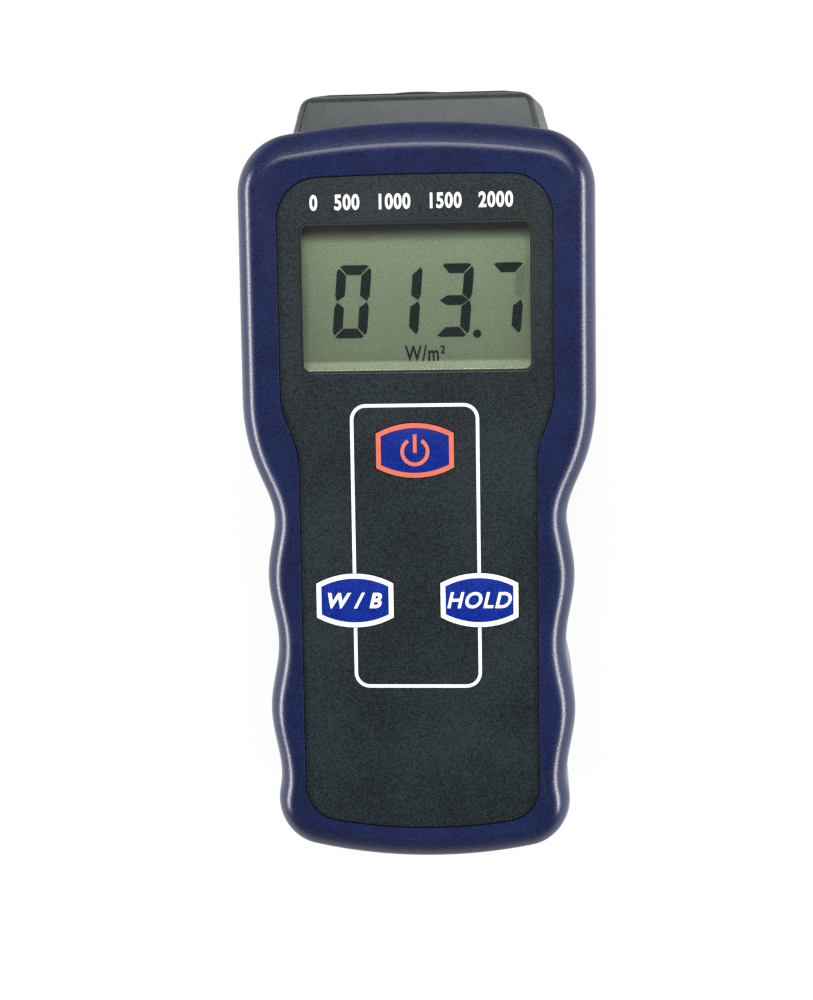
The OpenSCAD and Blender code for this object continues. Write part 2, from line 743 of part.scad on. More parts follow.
module power_key() key_face(power_at, [0.13, 0.16, 0.5]);
module power_key_edge() key_edge_print(power_at, [0.75, 0.3, 0.2]);
module power_key_symbol() {
    opening = 32;
    reach = 2 * symbol_r;
    color([0.75, 0.3, 0.2]) translate([power_at.x, power_at.y - symbol_drop, 0]) {
        difference() {
            post([0, 0], 2 * symbol_r, overlay_z, overlay_z + print_t);
            post([0, 0], 2 * symbol_r - 2 * symbol_s, overlay_z - cut, overlay_z + cut);
            slab([[0, 0], [reach * sin(opening), reach * cos(opening)],
                [-reach * sin(opening), reach * cos(opening)]], overlay_z - cut, overlay_z + cut);
        }
        block(-symbol_s / 2, symbol_s / 2, -symbol_s / 3, symbol_bar, overlay_z, overlay_z + print_t);
    }
}
module power_plunger() plunger(power_at);
module power_switch() key_switch(power_at);
module power_switch_stem() switch_stem(power_at);
module unit_key() key_face(unit_at, [0.13, 0.2, 0.6]);
module unit_key_edge() key_edge_print(unit_at, [0.93, 0.94, 0.94]);
module unit_plunger() plunger(unit_at);
module unit_switch() key_switch(unit_at);
module unit_switch_stem() switch_stem(unit_at);
module hold_key() key_face(hold_at, [0.13, 0.2, 0.6]);
module hold_key_edge() key_edge_print(hold_at, [0.93, 0.94, 0.94]);
module hold_plunger() plunger(hold_at);
module hold_switch() key_switch(hold_at);
module hold_switch_stem() switch_stem(hold_at);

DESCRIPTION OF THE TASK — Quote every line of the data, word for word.

COMPLETED EXERCISE —
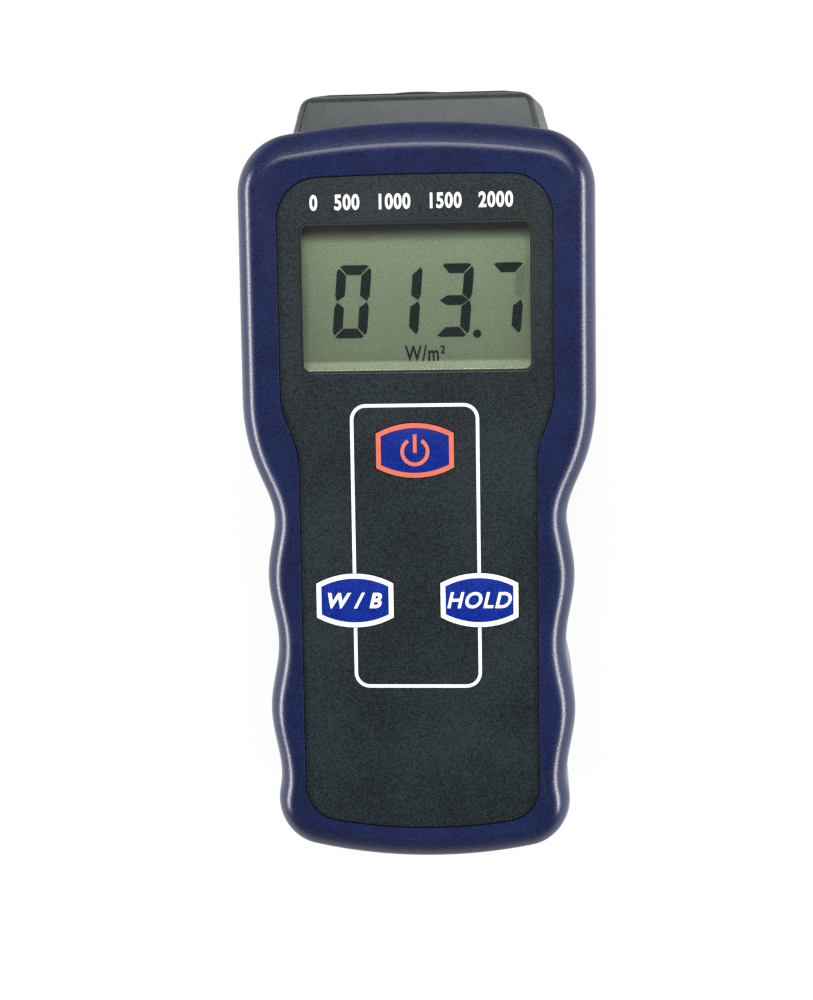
The OpenSCAD and Blender code for this object continues. Write part 2, from line 743 of part.scad on. More parts follow.
module power_key() key_face(power_at, [0.13, 0.16, 0.5]);
module power_key_edge() key_edge_print(power_at, [0.75, 0.3, 0.2]);
module power_key_symbol() {
    opening = 32;
    reach = 2 * symbol_r;
    color([0.75, 0.3, 0.2]) translate([power_at.x, power_at.y - symbol_drop, 0]) {
        difference() {
            post([0, 0], 2 * symbol_r, overlay_z, overlay_z + print_t);
            post([0, 0], 2 * symbol_r - 2 * symbol_s, overlay_z - cut, overlay_z + cut);
            slab([[0, 0], [reach * sin(opening), reach * cos(opening)],
                [-reach * sin(opening), reach * cos(opening)]], overlay_z - cut, overlay_z + cut);
        }
        block(-symbol_s / 2, symbol_s / 2, -symbol_s / 3, symbol_bar, overlay_z, overlay_z + print_t);
    }
}
module power_plunger() plunger(power_at);
module power_switch() key_switch(power_at);
module power_switch_stem() switch_stem(power_at);
module unit_key() key_face(unit_at, [0.13, 0.2, 0.6]);
module unit_key_edge() key_edge_print(unit_at, [0.93, 0.94, 0.94]);
module unit_plunger() plunger(unit_at);
module unit_switch() key_switch(unit_at);
module unit_switch_stem() switch_stem(unit_at);
module hold_key() key_face(hold_at, [0.13, 0.2, 0.6]);
module hold_key_edge() key_edge_print(hold_at, [0.93, 0.94, 0.94]);
module hold_plunger() plunger(hold_at);
module hold_switch() key_switch(hold_at);
module hold_switch_stem() switch_stem(hold_at);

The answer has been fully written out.